有線LANケーブルのラッチが上に来るようになっている

 また、有線LANのポートもよく見ると、ケーブル側コネクタのラッチが上に来る設計になっている。「ラッチが下に来るデザインにすると、冬にセーターに引っかかってしまうなどのトラブルがあったため」(中村氏)と言い、ポートの向きまで、まさに至れり尽くせりの設計になっているのだ。

進化したエンパワーテクノロジーを採用しているdynabook X83 Changer

熱設計は非対称のデュアルファンになっている

 最後にdynabook X83 Changerの熱設計に関して紹介して、この記事のまとめとしたい。

 Dynabookは近年のモバイル向け製品に「エンパワーテクノロジーと呼んでいる熱設計技術を採用して、CPUの処理能力を最大限引き出す設計にしている。特に近年のCPUは、特にターボモードと呼ばれるCPUの規定クロックよりも上のクロックで動作している時間が長く、そこできちんと長く動作するような設計にしてあるノートPCほど性能が発揮できるようになっている。
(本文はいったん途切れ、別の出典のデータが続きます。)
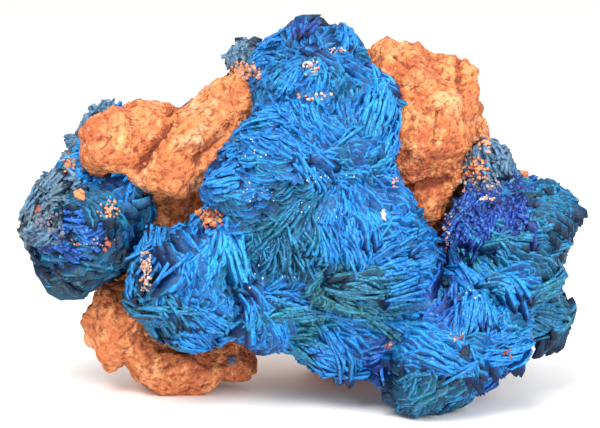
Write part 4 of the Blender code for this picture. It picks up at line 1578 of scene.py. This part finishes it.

このため、各社ともに熱設計には力を入れているのが現状だ。

 今回のdynabook X83 Changerでも熱設計には力が入れられており、従来のG83などで採用されていたエンパワーテクノロジーとブランド名は同じながら、熱設計は強化されている。

 具体的には大小2つのファンという変則的なデュアルファン構造になっており、フィンのブレードの数も増やされ、フィンの角度もより最適化されてより低い回転数でも発生する風量が増えるように工夫されている。

 また、2つのファンの回転数なども調整することで、共振を防ぎながらできるだけ低い騒音で最大の放熱が可能なように工夫されている。なお、このデュアルファン構成はCPUに第13世代CoreのうちPシリーズ(TDP 28W)を選んだ場合となり、Uシリーズ(TDP 15W)を選んだ場合にはシングルファン構成になるという。

吸気口はネジで外せるようになっており、掃除が容易になっている

 もう1つ指摘しておきたいのは、今回のdynabook X83 ChangerではCore i7-1370Pを選択することが可能になっていることだ。

 Dynabookの第12世代/第13世代Coreというパフォーマンス・ハイブリッド・アーキテクチャのCPUを採用したモバイルノートPCでは、第12世代ならCore i7-1270P、第13世代ならCore i7-1360Pと、4コア(Pコア)+8コア(Eコア)の合計12コアが最上位構成で、Core i7-1280PやCore i7-1370Pのような6コア(Pコア)+8コア(Eコア)の合計14コアの製品はラインナップされてこなかった(カタログモデルの場合)。

 しかし、今回のdynabook X83 Changerでは最上位のモデルでCore i7-1370Pを選べるようになっている。

 より熱設計的には厳しい14コアのモデルを追加することができたのも、熱設計が進化したからと考えることが可能で、Pシリーズの最上位モデルがほしいと思っていたユーザーにとってうれしい進化だと言えるのではないだろうか。